Increasing the Available Memory

You can increase the amount of available memory to Drill using the ALTER SYSTEM|SESSION SET commands with the planner.memory.max_query_memory_per_node or planner.memory.percent_per_query options, as shown:

   ALTER SYSTEM|SESSION SET `planner.memory.max_query_memory_per_node` = <new_value>
   //The default value is to 2147483648 bytes (2GB). 

   ALTER SYSTEM|SESSION SET `planner.memory.percent_per_query` = <new_value>
   //The default value is 0.05.  

Disabling the Hash Operators

You can disable the Hash Aggregate and Hash Join operators. When you disable these operators, Drill creates alternative query plans that use the Sort operator and the Streaming Aggregate or the Merge Join operator.
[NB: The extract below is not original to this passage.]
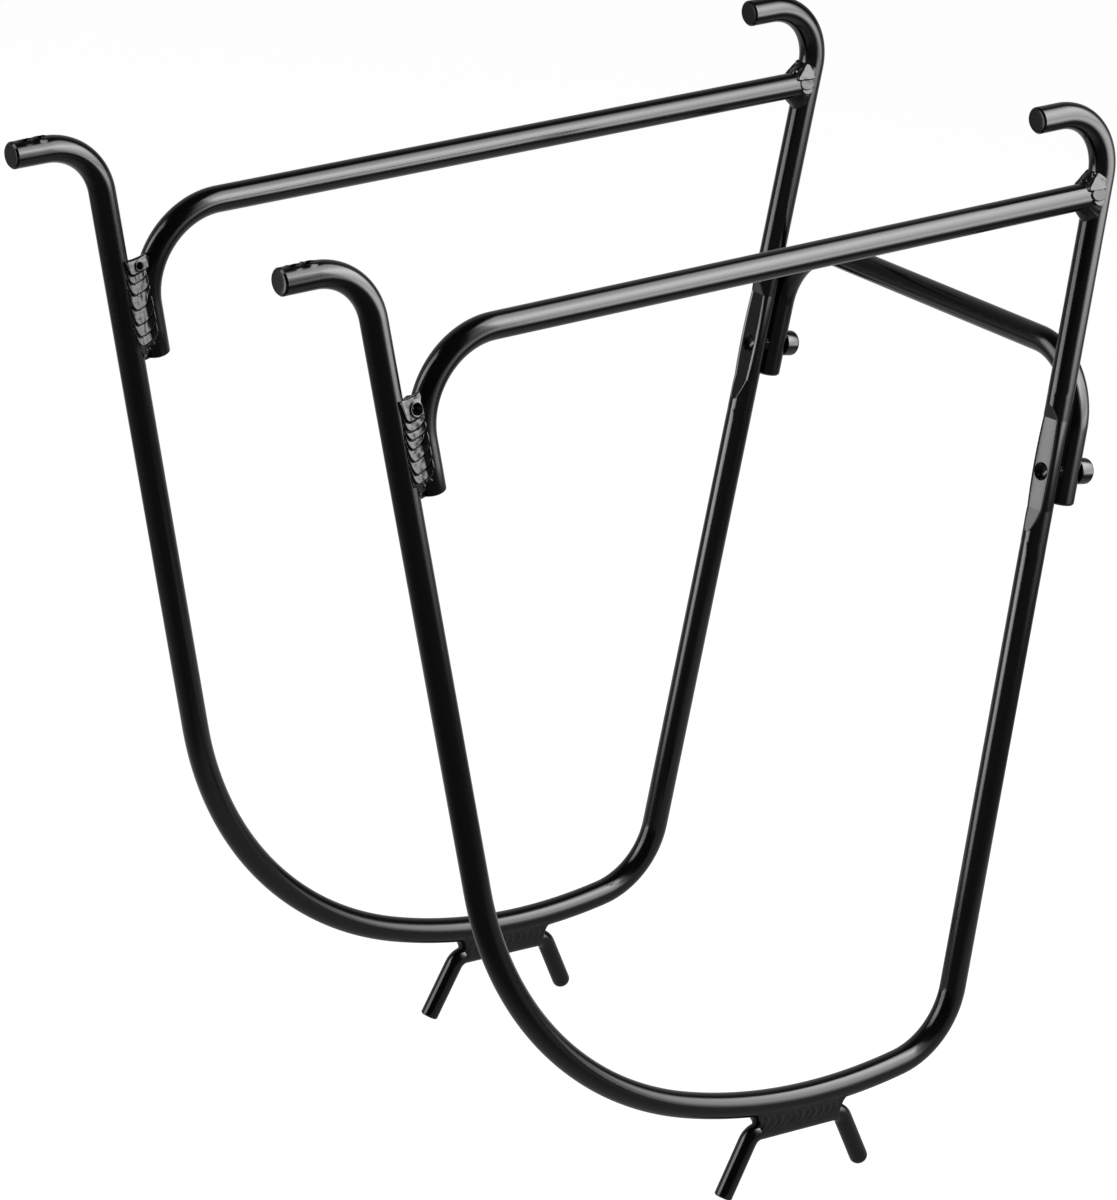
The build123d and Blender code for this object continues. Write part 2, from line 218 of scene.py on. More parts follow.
def axes_matrix(x_axis, y_axis, z_axis, origin):
    """4x4 matrix from three axes and an origin."""
    matrix = np.eye(4)
    matrix[:3] = np.stack([x_axis, y_axis, z_axis, origin], -1)
    return matrix


def closed_mesh(name, points, faces):
    """Closed mesh from points in metres, with every face turned outwards."""
    mesh = bpy.data.meshes.new(name)
    mesh.from_pydata([tuple(p) for p in points], [], faces)
    mesh.validate()
    work = bmesh.new()
    work.from_mesh(mesh)
    bmesh.ops.recalc_face_normals(work, faces=work.faces)
    work.to_mesh(mesh)
    work.free()
    return mesh


def new_piece(name, points, faces, material, sharp=SHARP):
    """Mesh object from points in metres, smooth except across sharp edges."""
    mesh = closed_mesh(name, points, faces)
    mesh.shade_smooth()
    mesh.set_sharp_from_angle(angle=sharp)
    mesh.materials.append(material)
    piece = in_scene(name, mesh)
    return piece


def ring_faces(rings, segments):
    """Quads between closed rings, with a fan to the pole before and after them."""
    faces = []
    for r in range(rings - 1):
        a, b = 1 + r * segments, 1 + (r + 1) * segments
        for k in range(segments):
            n = (k + 1) % segments
            faces.append((a + k, a + n, b + n, b + k))
    last = 1 + (rings - 1) * segments
    tip = last + segments
    for k in range(segments):
        n = (k + 1) % segments
        faces.append((0, 1 + n, 1 + k))
        faces.append((last + k, last + n, tip))
    return faces


def cut_profile(radius, chamfer):
    """Rings (distance in from the end, radius) of a sawn end with a softened chamfer."""
    soft = 0.12
    return [
        (0.0, 0.45 * radius),
        (0.0, radius - chamfer - soft),
        (0.25 * soft, radius - chamfer + 0.35 * soft),
        (chamfer - soft * 0.35, radius - 0.25 * soft),
        (chamfer + soft, radius),
    ]


def round_profile(radius, rounding):
    """Rings (distance in from the end, radius) of a well rounded end."""
    turns = np.linspace(0.06, pi / 2, 9)
    return [(rounding * (1 - cos(q)), radius - rounding + rounding * sin(q)) for q in turns]


def rod_rings(route, radius, stations, start_cut, end_cut, section=None):
    """First pole, rings and last pole of a rod, as (x, out, z) points in the frame's plane."""
    angles = np.linspace(0, 2 * pi, SEGMENTS, endpoint=False)
    last = route.length

    def ring(run, size):
        centre, heading = route.at(run)
        across = np.array([-sin(heading), cos(heading)])
        if section is not None and size == radius:
            side, out = section(run)
        else:
            side, out = size * np.cos(angles), size * np.sin(angles)
        flat = centre + np.multiply.outer(side, across)
        return np.stack([flat[:, 0], out, flat[:, 1]], -1)

    def pole(run):
        centre, _ = route.at(run)
        return np.array([centre[0], 0.0, centre[1]])

    begin = start_cut[-1][0] + 0.1 if start_cut else -1.0
    finish = last - end_cut[-1][0] - 0.1 if end_cut else last + 1.0
    rings = [ring(depth, size) for depth, size in start_cut]
    rings += [ring(run, radius) for run in stations if begin < run < finish]
    rings += [ring(last - depth, size) for depth, size in reversed(end_cut)]
    return pole(0.0), rings, pole(last)


def rod_piece(name, poles_and_rings, place, side, material):
    """Rod object from its rings, placed by a function of (points, side)."""
    start, rings, end = poles_and_rings
    points = np.concatenate([start[None]] + rings + [end[None]])
    faces = ring_faces(len(rings), SEGMENTS)
    return new_piece(name, place(points, side), faces, material)


def turned(rings, segments):
    """Points and faces of a solid turned about +Z from rings (height, radius or function)."""
    angles = np.linspace(0, 2 * pi, segments, endpoint=False)
    points = [(0.0, 0.0, rings[0][0])]
    for height, radius in rings:
        sizes = radius(angles) if callable(radius) else np.full(segments, radius)
        points += [(s * cos(a), s * sin(a), height) for a, s in zip(angles, sizes)]
    points.append((0.0, 0.0, rings[-1][0]))
    return np.array(points), ring_faces(len(rings), segments)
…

Use the ALTER SYSTEM|SESSION SET commands with the following options to disable the Hash Aggregate and Hash Join operators. Typically, you set the options at the session level unless you want the setting to persist across all sessions.

The following options control the hash-based operators:

  • planner.enable_hashagg
    Enables or disables hash aggregation; otherwise, Drill does a sort-based aggregation. This option is enabled by default. The default, and recommended, setting is true. Prior to Drill 1.11, the Hash Aggregate operator used an uncontrolled amount of memory (up to 10 GB), after which the operator ran out of memory. As of Drill 1.11, the Hash Aggregate operator can spill to disk.

  • planner.enable_hashjoin
    Enables or disables hash joins. This option is enabled by default. Drill assumes that a query will have adequate memory to complete and tries to use the fastest operations possible. Prior to Drill 1.14, the Hash-Join operator used an uncontrolled amount of memory (up to 10 GB), after which the operator ran out of memory. As of Drill 1.14, this operator can spill to disk. This option is enabled by default.